NYC Public Health Data
Yesterday I posted about Lack of Imagination over at Epsilon Theory. In that piece Rusty references some fantastic public health data published by NYC Health. They have a number of datasets available, the most interesting/useful one currently being influenza-like admissions to NYC emergency rooms.
What's clear in the data is that there's an abnormal spike in March that doesn't exist in any prior year, even in 2018, which appears to have been a particularly bad flu season.
We see the same trend if we change the Syndrome filter to Respiratory, which presumably would be the admission reason listed for people with later-stage COVID19 respiratory issues.
This level of transparency into the health care system is incredibly useful at a time like this.
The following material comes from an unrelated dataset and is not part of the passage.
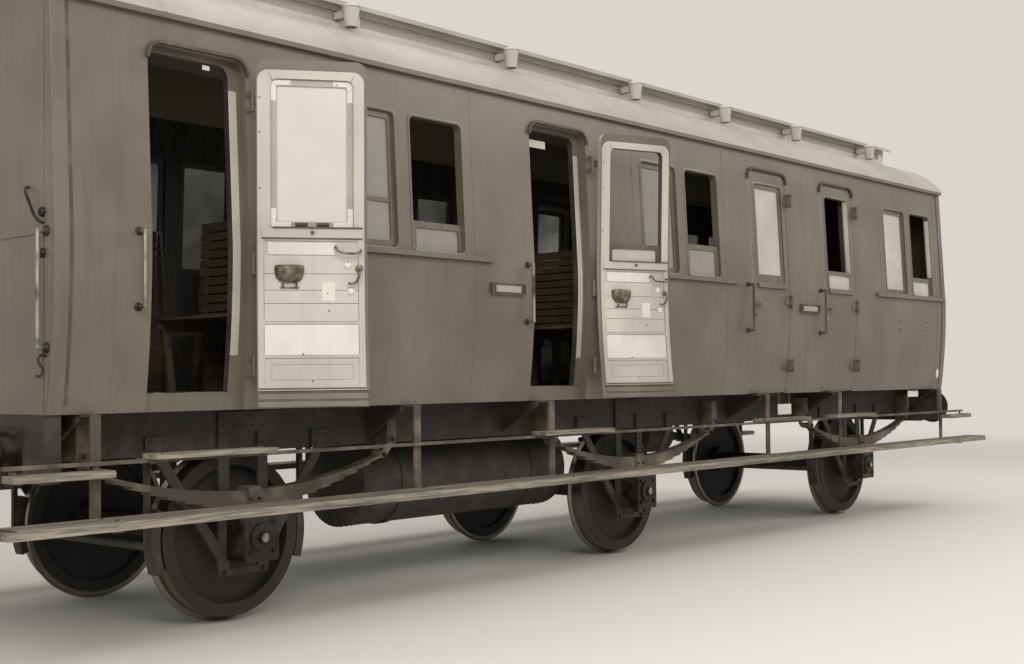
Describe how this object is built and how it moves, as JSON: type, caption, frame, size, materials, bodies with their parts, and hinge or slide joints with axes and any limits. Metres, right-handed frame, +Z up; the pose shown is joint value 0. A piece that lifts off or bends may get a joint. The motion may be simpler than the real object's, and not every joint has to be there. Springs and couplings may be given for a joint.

The official coronavirus confirmed case numbers are extremely low, due primarily to the fact that almost no testing has taken place up to this point (though that will likely change this week). These datasets provide a useful proxy for what's actually happening in hospitals, despite what the lagging testing data says.
The NYC syndromic dataset query tool can be accessed here. To get the graph/filter view, click on one of the cells when the page loads.
I'm inspired that the NYC government collects and publishes this data. Other cities should follow their lead and provide this level of transparency. It gives local news organization and individuals a near real-time view of hospital capacity, which is especially important in the midst of a public health crisis, where hospital capacity is one of the key metrics we have to manage to effectively contain and treat the virus.